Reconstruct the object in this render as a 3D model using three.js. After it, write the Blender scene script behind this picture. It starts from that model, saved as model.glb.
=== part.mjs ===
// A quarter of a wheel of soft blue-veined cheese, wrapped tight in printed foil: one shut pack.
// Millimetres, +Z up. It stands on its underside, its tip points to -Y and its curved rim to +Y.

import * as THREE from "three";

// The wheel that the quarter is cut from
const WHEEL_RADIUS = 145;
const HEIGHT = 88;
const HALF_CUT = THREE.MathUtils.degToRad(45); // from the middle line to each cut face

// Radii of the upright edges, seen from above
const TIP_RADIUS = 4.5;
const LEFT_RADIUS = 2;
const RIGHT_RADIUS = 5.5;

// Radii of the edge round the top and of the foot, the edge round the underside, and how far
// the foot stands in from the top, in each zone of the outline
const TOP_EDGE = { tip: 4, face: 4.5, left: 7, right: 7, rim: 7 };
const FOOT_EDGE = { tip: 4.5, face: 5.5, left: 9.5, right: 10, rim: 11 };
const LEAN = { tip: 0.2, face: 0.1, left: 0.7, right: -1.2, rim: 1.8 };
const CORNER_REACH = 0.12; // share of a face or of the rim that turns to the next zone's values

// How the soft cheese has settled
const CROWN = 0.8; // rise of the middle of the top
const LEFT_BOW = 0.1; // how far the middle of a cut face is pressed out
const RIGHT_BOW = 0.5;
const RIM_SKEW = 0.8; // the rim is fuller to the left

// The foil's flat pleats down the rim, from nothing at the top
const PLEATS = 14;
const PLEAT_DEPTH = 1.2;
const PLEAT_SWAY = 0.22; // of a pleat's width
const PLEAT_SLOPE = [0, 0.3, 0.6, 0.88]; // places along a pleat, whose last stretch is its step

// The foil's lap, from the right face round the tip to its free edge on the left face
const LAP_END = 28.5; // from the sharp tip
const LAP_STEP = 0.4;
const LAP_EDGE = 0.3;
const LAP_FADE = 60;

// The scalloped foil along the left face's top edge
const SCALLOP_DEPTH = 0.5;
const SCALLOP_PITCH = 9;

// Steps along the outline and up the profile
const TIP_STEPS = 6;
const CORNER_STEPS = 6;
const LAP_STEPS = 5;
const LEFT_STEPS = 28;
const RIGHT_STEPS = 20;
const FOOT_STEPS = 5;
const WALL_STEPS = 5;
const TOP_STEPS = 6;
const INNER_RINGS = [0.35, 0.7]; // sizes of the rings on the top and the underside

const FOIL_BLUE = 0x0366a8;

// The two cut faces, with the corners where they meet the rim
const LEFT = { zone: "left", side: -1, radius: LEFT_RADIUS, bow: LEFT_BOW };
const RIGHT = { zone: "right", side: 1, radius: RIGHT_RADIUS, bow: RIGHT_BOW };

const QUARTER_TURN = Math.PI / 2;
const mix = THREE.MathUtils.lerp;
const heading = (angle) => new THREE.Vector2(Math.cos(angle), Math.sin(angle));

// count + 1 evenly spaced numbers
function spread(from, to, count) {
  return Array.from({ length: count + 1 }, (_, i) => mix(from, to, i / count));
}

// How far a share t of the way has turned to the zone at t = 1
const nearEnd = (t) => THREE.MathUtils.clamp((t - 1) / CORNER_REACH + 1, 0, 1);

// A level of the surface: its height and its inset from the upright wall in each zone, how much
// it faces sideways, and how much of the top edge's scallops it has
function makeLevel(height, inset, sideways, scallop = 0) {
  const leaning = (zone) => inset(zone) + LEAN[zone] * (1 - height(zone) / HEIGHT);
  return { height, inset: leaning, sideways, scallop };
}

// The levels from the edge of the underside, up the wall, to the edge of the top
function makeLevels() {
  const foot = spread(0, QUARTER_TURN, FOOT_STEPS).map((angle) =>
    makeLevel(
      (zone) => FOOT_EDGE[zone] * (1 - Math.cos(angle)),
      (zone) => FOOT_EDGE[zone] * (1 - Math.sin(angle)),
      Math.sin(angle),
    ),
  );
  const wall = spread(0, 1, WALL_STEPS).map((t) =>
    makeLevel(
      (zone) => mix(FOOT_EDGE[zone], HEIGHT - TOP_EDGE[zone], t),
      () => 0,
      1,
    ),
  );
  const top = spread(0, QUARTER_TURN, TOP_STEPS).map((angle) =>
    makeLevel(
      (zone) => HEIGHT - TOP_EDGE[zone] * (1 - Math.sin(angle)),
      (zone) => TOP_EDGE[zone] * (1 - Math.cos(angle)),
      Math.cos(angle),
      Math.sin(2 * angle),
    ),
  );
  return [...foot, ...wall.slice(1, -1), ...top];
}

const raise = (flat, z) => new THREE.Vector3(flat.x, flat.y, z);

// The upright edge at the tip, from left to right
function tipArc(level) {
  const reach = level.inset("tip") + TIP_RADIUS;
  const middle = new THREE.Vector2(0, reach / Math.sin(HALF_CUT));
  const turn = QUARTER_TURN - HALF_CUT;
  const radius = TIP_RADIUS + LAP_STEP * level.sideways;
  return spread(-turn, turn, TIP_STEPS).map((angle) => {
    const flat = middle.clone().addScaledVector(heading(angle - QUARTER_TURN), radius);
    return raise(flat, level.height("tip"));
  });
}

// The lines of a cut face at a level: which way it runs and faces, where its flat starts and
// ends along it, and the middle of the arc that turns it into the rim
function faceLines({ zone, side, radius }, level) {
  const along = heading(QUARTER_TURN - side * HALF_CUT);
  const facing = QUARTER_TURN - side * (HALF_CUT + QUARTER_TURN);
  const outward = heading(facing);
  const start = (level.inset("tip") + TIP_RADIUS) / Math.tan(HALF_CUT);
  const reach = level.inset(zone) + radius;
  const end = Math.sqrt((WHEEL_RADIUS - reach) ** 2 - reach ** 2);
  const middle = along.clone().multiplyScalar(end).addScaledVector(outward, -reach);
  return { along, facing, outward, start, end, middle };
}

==

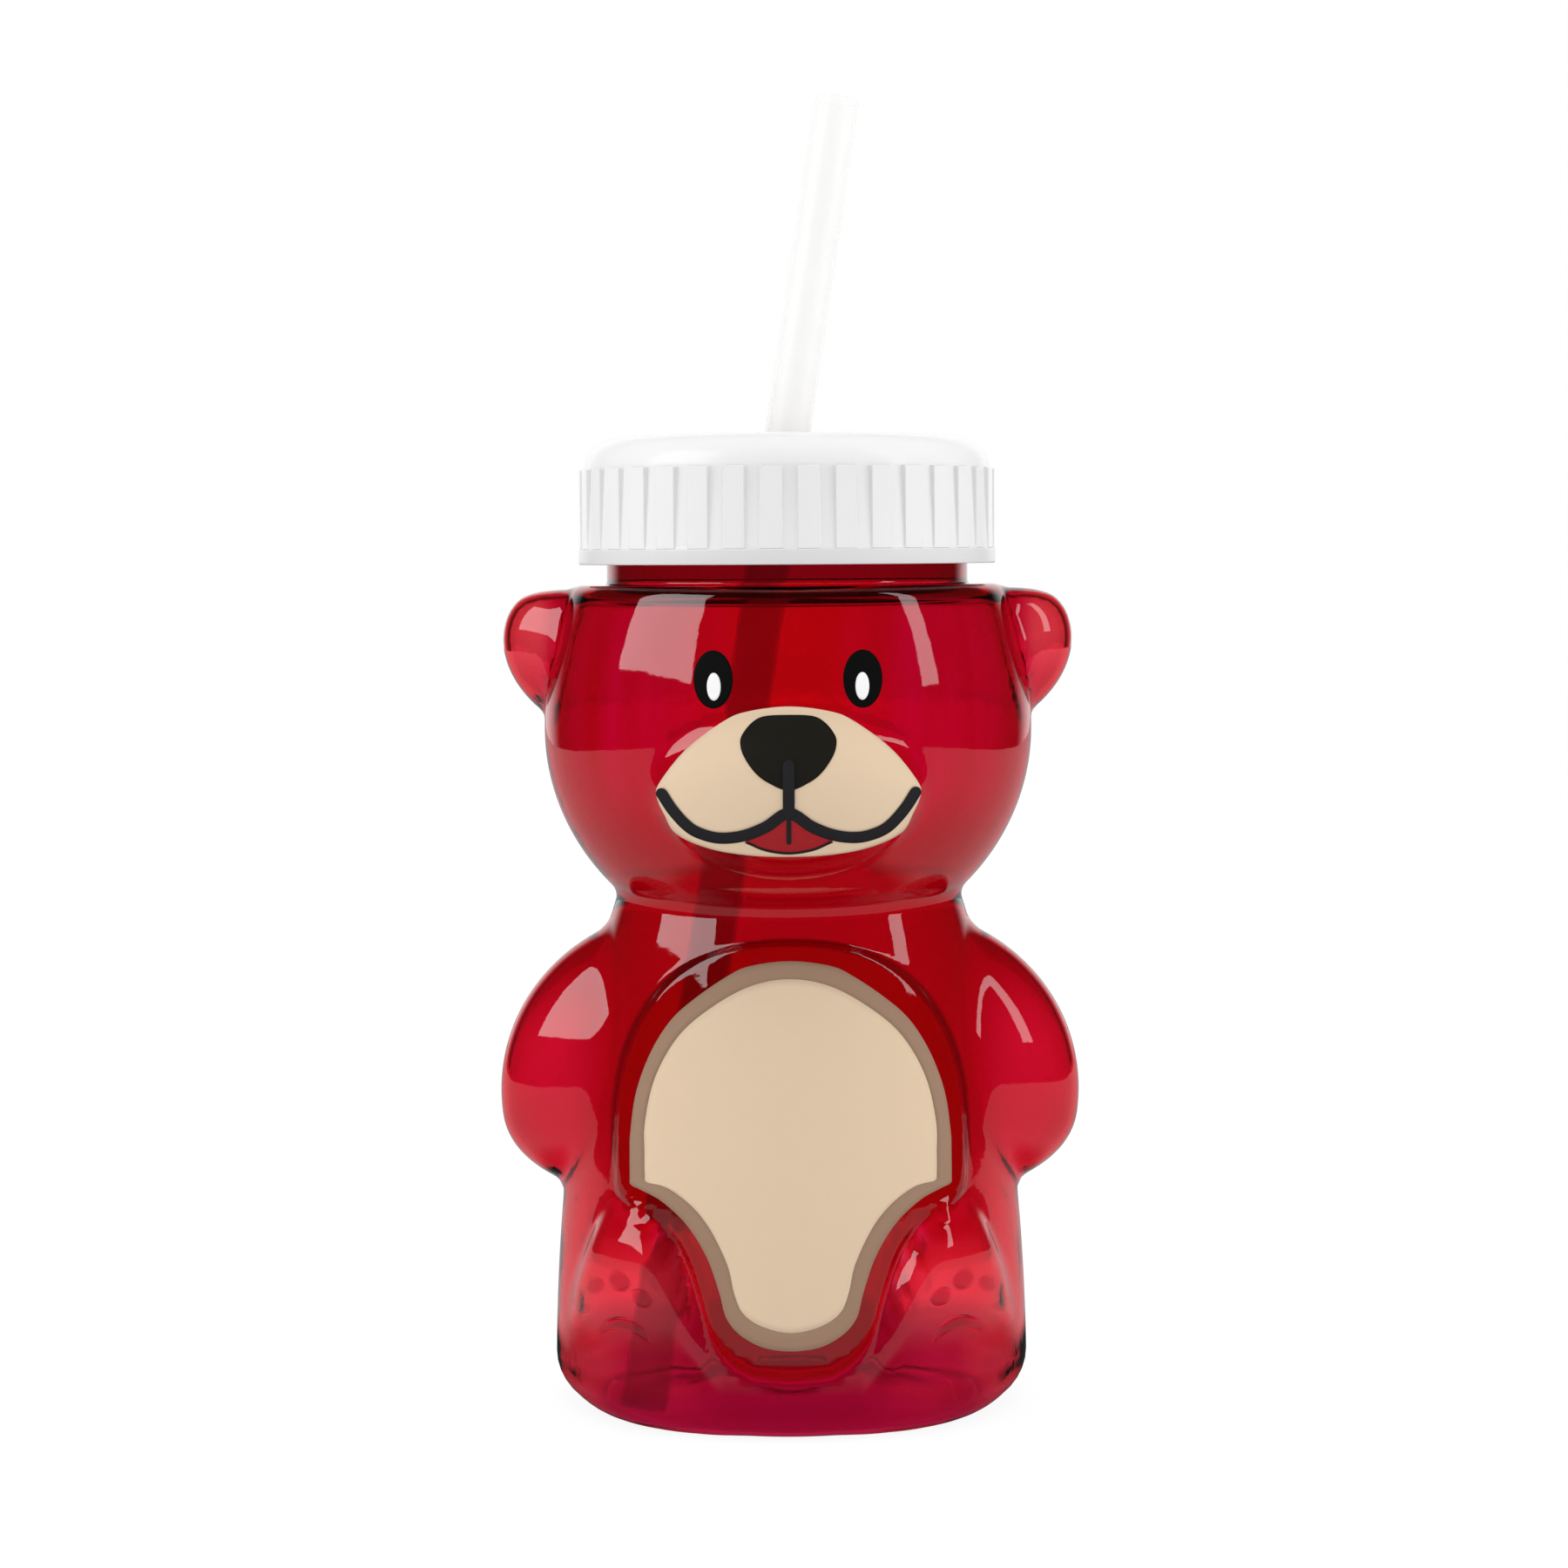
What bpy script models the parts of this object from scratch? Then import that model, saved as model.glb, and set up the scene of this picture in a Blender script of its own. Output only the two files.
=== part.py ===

==

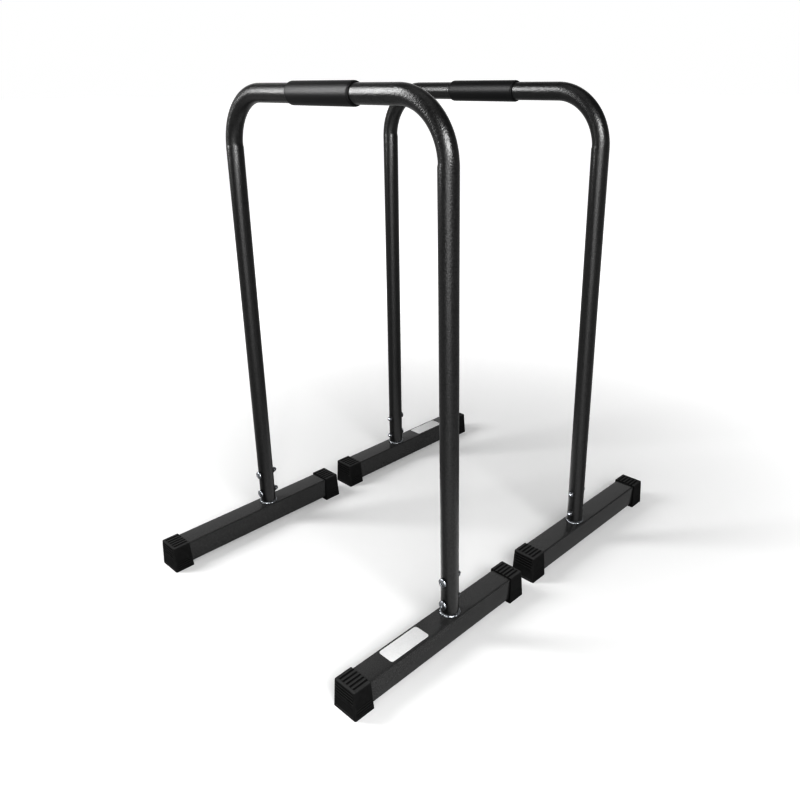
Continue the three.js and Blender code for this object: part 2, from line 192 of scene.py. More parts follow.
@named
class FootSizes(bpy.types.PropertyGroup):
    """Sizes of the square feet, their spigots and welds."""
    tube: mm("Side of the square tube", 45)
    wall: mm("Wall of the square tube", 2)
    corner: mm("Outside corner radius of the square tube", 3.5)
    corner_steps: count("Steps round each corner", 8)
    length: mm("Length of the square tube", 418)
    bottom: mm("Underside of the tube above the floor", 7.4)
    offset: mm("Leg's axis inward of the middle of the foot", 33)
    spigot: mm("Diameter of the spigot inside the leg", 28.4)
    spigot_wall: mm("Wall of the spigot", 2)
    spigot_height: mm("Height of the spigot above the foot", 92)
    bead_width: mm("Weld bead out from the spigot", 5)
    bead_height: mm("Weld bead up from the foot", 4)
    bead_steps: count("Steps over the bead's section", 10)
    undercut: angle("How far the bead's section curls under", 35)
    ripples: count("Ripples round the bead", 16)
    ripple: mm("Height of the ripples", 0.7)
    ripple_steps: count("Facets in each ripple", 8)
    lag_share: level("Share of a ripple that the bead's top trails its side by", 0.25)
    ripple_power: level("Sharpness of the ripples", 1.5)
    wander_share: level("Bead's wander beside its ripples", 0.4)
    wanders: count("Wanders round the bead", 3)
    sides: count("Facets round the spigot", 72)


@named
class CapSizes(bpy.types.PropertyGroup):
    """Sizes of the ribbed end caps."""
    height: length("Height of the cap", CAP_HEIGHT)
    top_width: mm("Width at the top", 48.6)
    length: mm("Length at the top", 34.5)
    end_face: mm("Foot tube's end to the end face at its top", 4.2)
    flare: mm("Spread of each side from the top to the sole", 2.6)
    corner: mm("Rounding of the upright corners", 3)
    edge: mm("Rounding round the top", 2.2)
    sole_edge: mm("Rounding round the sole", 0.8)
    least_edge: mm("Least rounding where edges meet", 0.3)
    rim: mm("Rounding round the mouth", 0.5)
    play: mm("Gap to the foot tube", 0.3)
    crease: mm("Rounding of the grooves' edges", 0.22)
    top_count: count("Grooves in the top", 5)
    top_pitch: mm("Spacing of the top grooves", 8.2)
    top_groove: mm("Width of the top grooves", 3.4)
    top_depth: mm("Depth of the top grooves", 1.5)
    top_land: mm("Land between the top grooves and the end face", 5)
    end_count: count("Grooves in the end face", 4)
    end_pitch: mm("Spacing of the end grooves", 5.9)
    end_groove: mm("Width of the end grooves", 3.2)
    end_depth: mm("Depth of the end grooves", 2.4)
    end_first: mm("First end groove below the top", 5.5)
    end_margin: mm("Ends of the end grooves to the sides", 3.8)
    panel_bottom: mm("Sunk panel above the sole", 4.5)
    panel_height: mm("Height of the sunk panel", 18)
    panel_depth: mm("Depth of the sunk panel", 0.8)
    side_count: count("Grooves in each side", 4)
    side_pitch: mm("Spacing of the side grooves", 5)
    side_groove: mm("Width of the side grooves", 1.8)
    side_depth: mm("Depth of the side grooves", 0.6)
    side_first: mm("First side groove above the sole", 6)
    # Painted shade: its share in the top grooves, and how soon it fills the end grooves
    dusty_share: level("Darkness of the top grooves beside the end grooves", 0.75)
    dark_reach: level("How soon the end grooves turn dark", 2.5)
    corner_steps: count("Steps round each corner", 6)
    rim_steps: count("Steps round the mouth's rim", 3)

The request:
Starting with the line with "Reconstruct the object" and ending with the line with "const SCALLOP_PITCH = 9;", extract every line exactly and nothing outside that span.

Expected answer:
Reconstruct the object in this render as a 3D model using three.js. After it, write the Blender scene script behind this picture. It starts from that model, saved as model.glb.
=== part.mjs ===
// A quarter of a wheel of soft blue-veined cheese, wrapped tight in printed foil: one shut pack.
// Millimetres, +Z up. It stands on its underside, its tip points to -Y and its curved rim to +Y.

import * as THREE from "three";

// The wheel that the quarter is cut from
const WHEEL_RADIUS = 145;
const HEIGHT = 88;
const HALF_CUT = THREE.MathUtils.degToRad(45); // from the middle line to each cut face

// Radii of the upright edges, seen from above
const TIP_RADIUS = 4.5;
const LEFT_RADIUS = 2;
const RIGHT_RADIUS = 5.5;

// Radii of the edge round the top and of the foot, the edge round the underside, and how far
// the foot stands in from the top, in each zone of the outline
const TOP_EDGE = { tip: 4, face: 4.5, left: 7, right: 7, rim: 7 };
const FOOT_EDGE = { tip: 4.5, face: 5.5, left: 9.5, right: 10, rim: 11 };
const LEAN = { tip: 0.2, face: 0.1, left: 0.7, right: -1.2, rim: 1.8 };
const CORNER_REACH = 0.12; // share of a face or of the rim that turns to the next zone's values

// How the soft cheese has settled
const CROWN = 0.8; // rise of the middle of the top
const LEFT_BOW = 0.1; // how far the middle of a cut face is pressed out
const RIGHT_BOW = 0.5;
const RIM_SKEW = 0.8; // the rim is fuller to the left

// The foil's flat pleats down the rim, from nothing at the top
const PLEATS = 14;
const PLEAT_DEPTH = 1.2;
const PLEAT_SWAY = 0.22; // of a pleat's width
const PLEAT_SLOPE = [0, 0.3, 0.6, 0.88]; // places along a pleat, whose last stretch is its step

// The foil's lap, from the right face round the tip to its free edge on the left face
const LAP_END = 28.5; // from the sharp tip
const LAP_STEP = 0.4;
const LAP_EDGE = 0.3;
const LAP_FADE = 60;

// The scalloped foil along the left face's top edge
const SCALLOP_DEPTH = 0.5;
const SCALLOP_PITCH = 9;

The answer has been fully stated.